Important Disclaimer

Short-term rental permit requirements change frequently and vary by city, county, and property type. This article reflects general patterns observed in Houston's permitting environment as of 2026, not current legal advice. Before submitting any application, confirm all permit requirements, fees, and timelines directly with Houston's permitting or licensing office. Rules and fees change; verify the current requirements before acting. Nothing in this article is legal guidance; consult a qualified attorney or licensed permit expediter for compliance questions. For broader hosting strategy and practical guidance, see Sean Rakidzich's Airbnb hosting story.

Houston Has No Traditional Zoning, So Compliance Starts at the Deed

In most US cities, your first call is the zoning office. You ask if your address sits in a district that allows short-term rentals. Houston does not work that way. There is no zoning map that tells you yes or no. That does not mean the city is a free zone for hosts. It means the legal controls on your parcel come from private documents recorded against your land, not from a public zoning code.

The two private documents that matter most are deed restrictions and HOA CC&Rs. Deed restrictions are private rules written into the chain of title for your parcel. They can ban commercial use, ban rentals under a certain term, or require single-family residential use only. If your deed restrictions ban short-term rentals, no city registration will fix that. Neighbors can sue to enforce the restriction, and they often win.

This is why your permit process starts with paperwork from the Harris County Clerk, not from City Hall. Before you spend money on listing photos or furniture, you need to know what private contracts already govern your land.

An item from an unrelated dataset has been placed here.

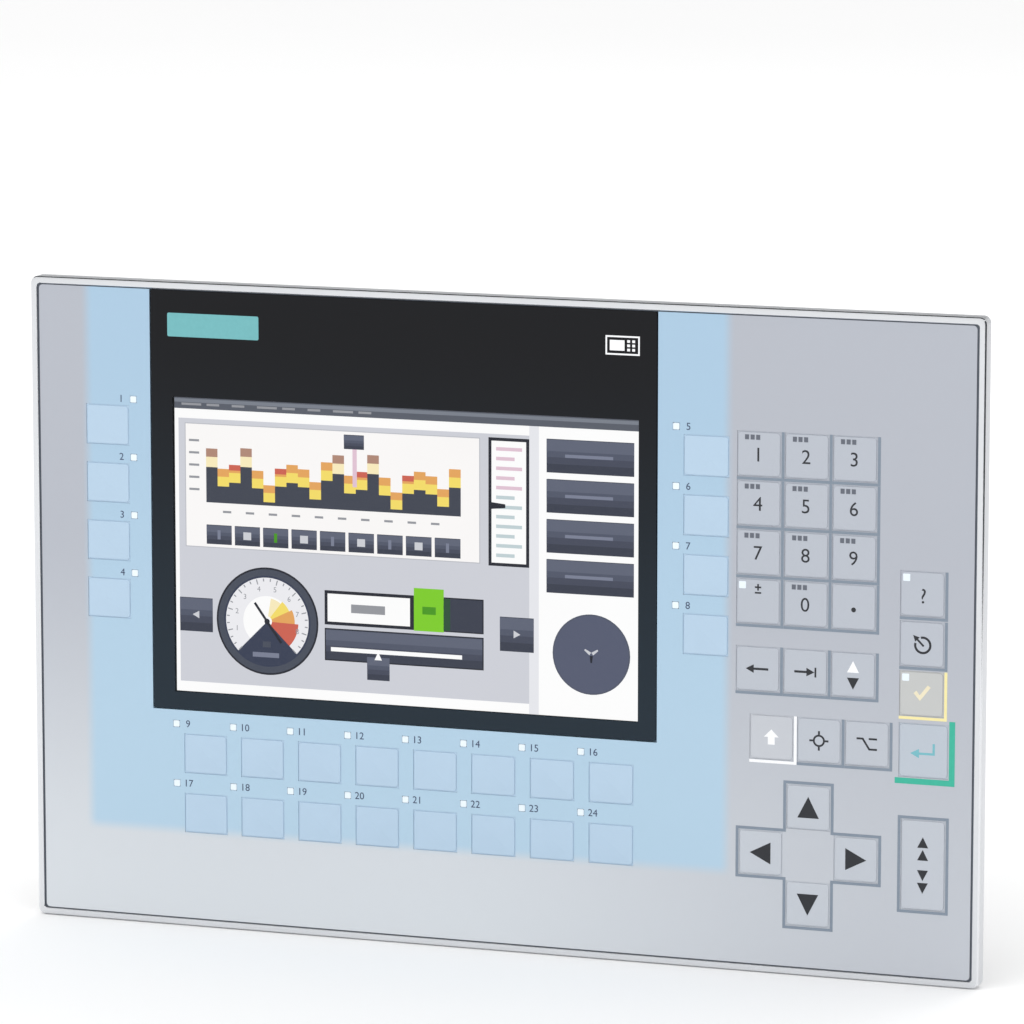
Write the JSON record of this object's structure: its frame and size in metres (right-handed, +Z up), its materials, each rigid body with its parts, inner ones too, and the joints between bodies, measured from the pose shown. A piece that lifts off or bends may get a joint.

Why Private Law Carries the Weight Here

In a zoned city, the city does the screening for you. In Houston, you do the screening yourself. The compliance burden shifts to the host. That sounds like extra work, and it is. But it is also predictable work. You pull a document, you read it, and you confirm or walk away. The hosts who skip this step are the ones who get surprised six months in by a cease and desist letter.

Step One Is Pulling and Reading Your Deed Restrictions

Your first action is to obtain the deed restrictions that apply to your specific parcel. These are recorded with the Harris County Clerk in the official public records. You can search the deed records online through the County Clerk's office or visit in person. Pull every restriction recorded against your lot, including amendments and any subdivision-wide covenants.

Read the document carefully. Look for terms like residential use only, single-family use, commercial activity prohibited, lease term minimums, transient occupancy, or boarding house. Any of these can affect short-term rental rights. A residential-only restriction does not always ban short-term rentals. But courts in Texas have read some restrictions to do exactly that. If the language is unclear, this is the moment to pay a Texas real estate attorney for a short opinion letter.

Do not skip this step because the house was sold to you without disclosure. Deed restrictions run with the land. They bind every future owner whether the seller mentioned them or not. The cost of an attorney review is small compared to the cost of buying furniture for a listing that gets enjoined.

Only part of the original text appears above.